Here is more information from the press release:
Six of the Top 10 systems were installed in 2011 or 2012, Tianhe-2 in 2013 and only Trinity, Hazel-Hen, and Shaheen II in Saudi Arabia were installed in 2015. This low level of turnover among the top supercomputers reflects a slowing trend that began in 2008.
A detailed analysis of the latest TOP500 list will be presented Tuesday, Nov. 17, at the SC15 conference on high performance computing and networking in Austin, Texas. At that time, the full list will also be published at TOP500.org.
Among the significant changes to this list from the July 2015 list is the sharp decline in the number of systems in the United States, now at 200. This down from 231 in July and is the lowest number of systems installed in the U.S. since the list was started in 1993.
The European share has fallen to 108 systems compared to 141 on the last list and is now lower than the Asian share, which has risen to 173 systems, up from 107 last time.
In Asia, China made a great leap to 109 systems, nearly three times the 37 the country had on the previous list.  Japan’s share dropped slightly to 36 systems, compared to 40 last time.
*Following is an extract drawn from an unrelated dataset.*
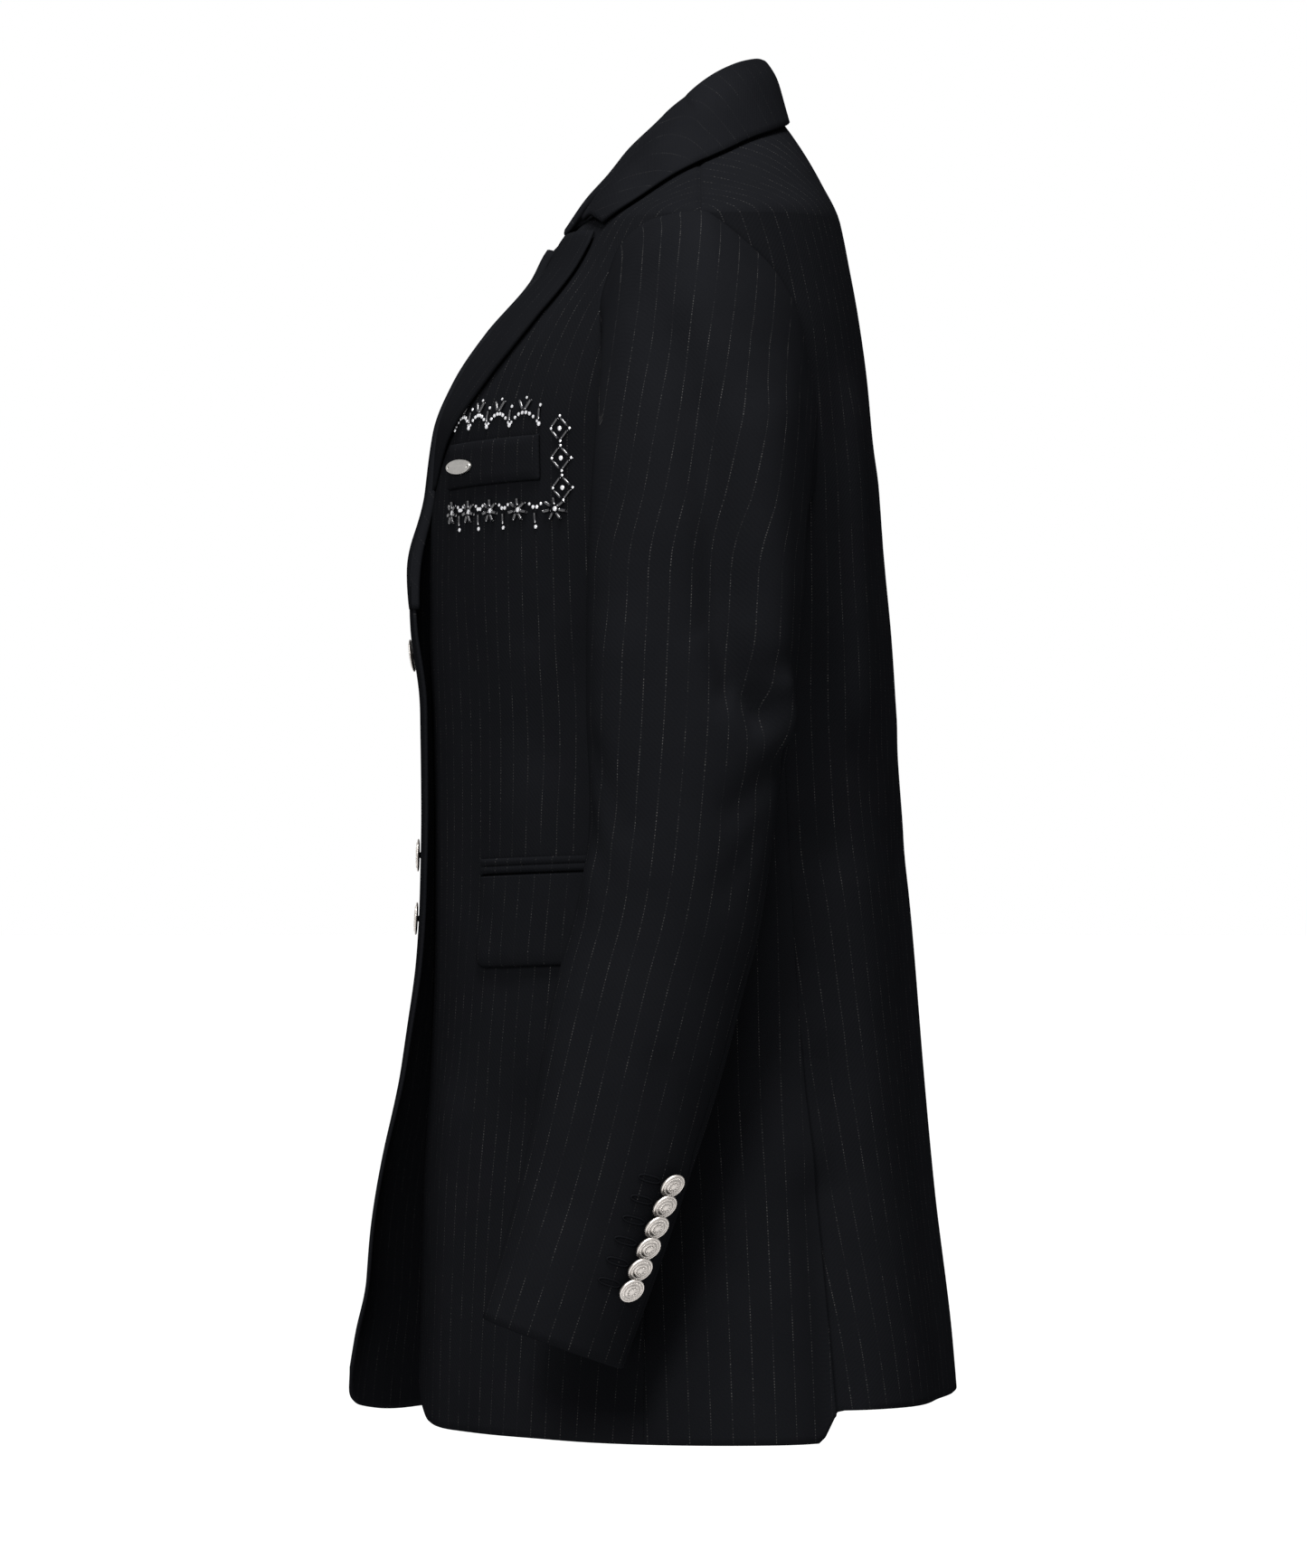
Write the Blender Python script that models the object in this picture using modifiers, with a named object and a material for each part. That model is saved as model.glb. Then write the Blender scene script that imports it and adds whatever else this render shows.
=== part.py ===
"""A long single-breasted wool jacket, worn and hollow, as closed thin walls.

Metres, +Z up. The wearer faces -Y and the wearer's left is +X. The origin is the middle of the
neck, at the height where the shoulder seams meet the collar.
"""

import bisect
import math

import bmesh
import bpy
import numpy as np
from mathutils import Matrix, Vector

NAME = "wool_jacket"

# Driving sizes
WALL = 0.0020
SEAM_GAP = 0.0003
HEM_Z = -0.731
BACK_HEM_RISE = 0.0175
MID_BACK_RISE = 0.002
TOP_Z = -0.006
NECK_RISE = 0.016
NECK_RISE_FROM = -0.075
SHOULDER_Z = -0.052
CORNER_WIDTH = 0.075
CORNER_RISE = 0.030
LAY_ON = 0.0009
CAP_GAP = 0.0005
VENT_TOP = 0.530
VENT_LAP_ANGLE = 3.5
VENT_EASE = 0.030
VENT_SINK = 0.0034
BODY_FOLD_RADIUS = 0.17
SLEEVE_FOLD_RADIUS = 0.053
ROLL_SPREAD = 0.022
CORNER_RADIUS_OF_TURN = 0.150
HEM_FADE = 0.24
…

China’s role in high performance computing is also increasing in the manufacturing arena, with Lenovo now being counted among the vendors of systems on the TOP500 list. Following its acquisition of IBM’s x86 business last year, Lenovo now has 25 systems in list, up from just three systems on the July 2015 list. Some systems that were previously listed as IBM are now labeled as both IBM/Lenovo (nine systems) and Lenovo/IBM (five systems). Sugon, a vendor from China, has overtaken IBM in the system category with 49 systems.
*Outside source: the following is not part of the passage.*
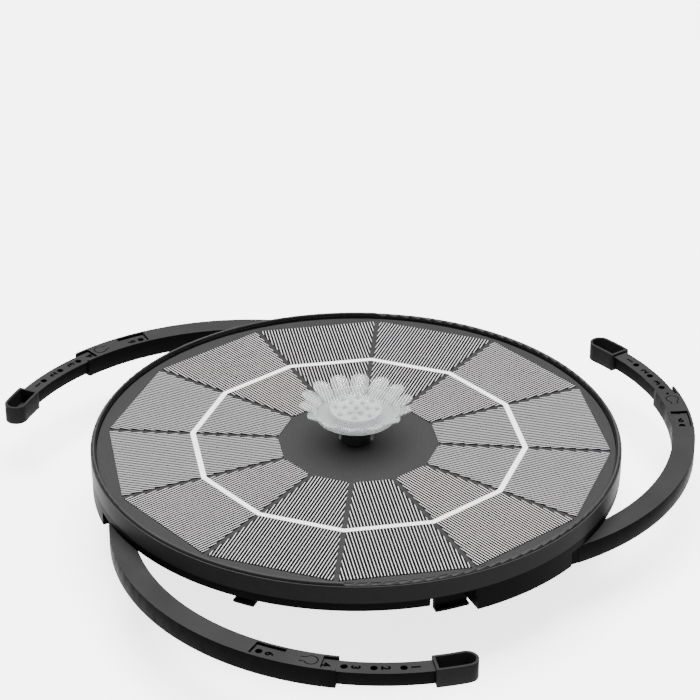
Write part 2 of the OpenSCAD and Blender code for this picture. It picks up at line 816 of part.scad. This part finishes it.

At the same time, Cray Inc., a company long associated with supercomputers, is on a resurgence and emerges in the latest list as the clear leader in performance, claiming a 24.9 percent share of installed total performance (up from 24 percent). IBM takes the second spot with a 14.9  percent share, down from 23 percent last July. Hewlett Packard is third with 12.9 percent, down from 14.2 percent six months ago. Thanks to three system from China’s National University for Defense Technology (Tianhe-2, Tianhe-2 LvLiang, and Tianhe-1A), China now contributes 9.2 percent of the total performance of the list, down from 10.9 percent.
Slowing trend in performance growth
Since its inception in June 1993, the TOP500 list has served as a consistent measure of the performance growth of supercomputers, since all systems are ranked according to performance running the same Linpack benchmark application. As noted at the release of the 44th list in November 2014, the overall list-by-list growth rates of performance continues to be at historically low values for the last two years.
The performance of the last system on the list (#500) has systematically continued to lag behind historical trends for the last six years and now clearly continues to run on a different growth trajectory than before. Â From 1994 to 2008 it grew by 90 percent per year, but since then has grown by just 55 percent per year.
This lag in the overall average performance of all 500 systems is noticeably influenced by the low turnover among very large systems at the top of the list. Recent installations of very large systems – up to June 2013 – have counteracted the reduced growth rate at the bottom of the list, but with few new systems at the top of the past few lists, the overall growth rate is now slowing. This offers an indication that the market for the very largest systems might currently behave differently from the market of mid-sized and smaller supercomputers.
On the latest edition of the list, the No. 500 system recorded a performance of  204.3 teraflops (trillions of calculations per second), compared to 164 teraflop/s in July. The last system on the newest list was listed at position 369 in the previous TOP500.
Other highlights from the 46th list
- Total combined performance of all 500 systems has grown to 420 Pflop/s, compared to 361 Pflop/s last November and 309 Pflop/s one year ago. This increase in installed performance also exhibits a noticeable slowdown in growth compared to the previous long-term trend.
- There are 80 systems with performance greater than 1 petaflop/s on the list, up from 67 last July.
- The No. 1 system, Tianhe-2, and the No. 10 system, Stampede, use Intel Xeon Phi processors to speed up their computational rate. The No. 2 system, Titan, and the No. 7 system, Piz Daint, use NVIDIA GPUs to accelerate computation.
- A total of 104 systems on the list are using accelerator/co-processor technology, up from 90 in July 2015. Sixty-six of these use NVIDIA chips, three use ATI Radeon, and there are now 27 systems with Intel’s Xeon Phi processors. Four systems use a combination of Nvidia and Intel Xeon Phi accelerators/co-processors.
- Ninety-eight percent of the systems use processors with six or more cores, 88 percent use eight or more cores, and 47 percent ten or more cores.
About the TOP500 List
The first version of what became today’s TOP500 list started as an exercise for a small conference in Germany in June 1993. Out of curiosity, the authors decided to revisit the list in November 1993 to see how things had changed. About that time they realized they might be onto something and decided to continue compiling the list, which is now a much-anticipated, much-watched and much-debated twice-yearly event.
The TOP500 list is compiled by Erich Strohmaier and Horst Simon of Lawrence Berkeley National Laboratory; Jack Dongarra of the University of Tennessee, Knoxville; and Martin Meuer of Prometeus, Germany.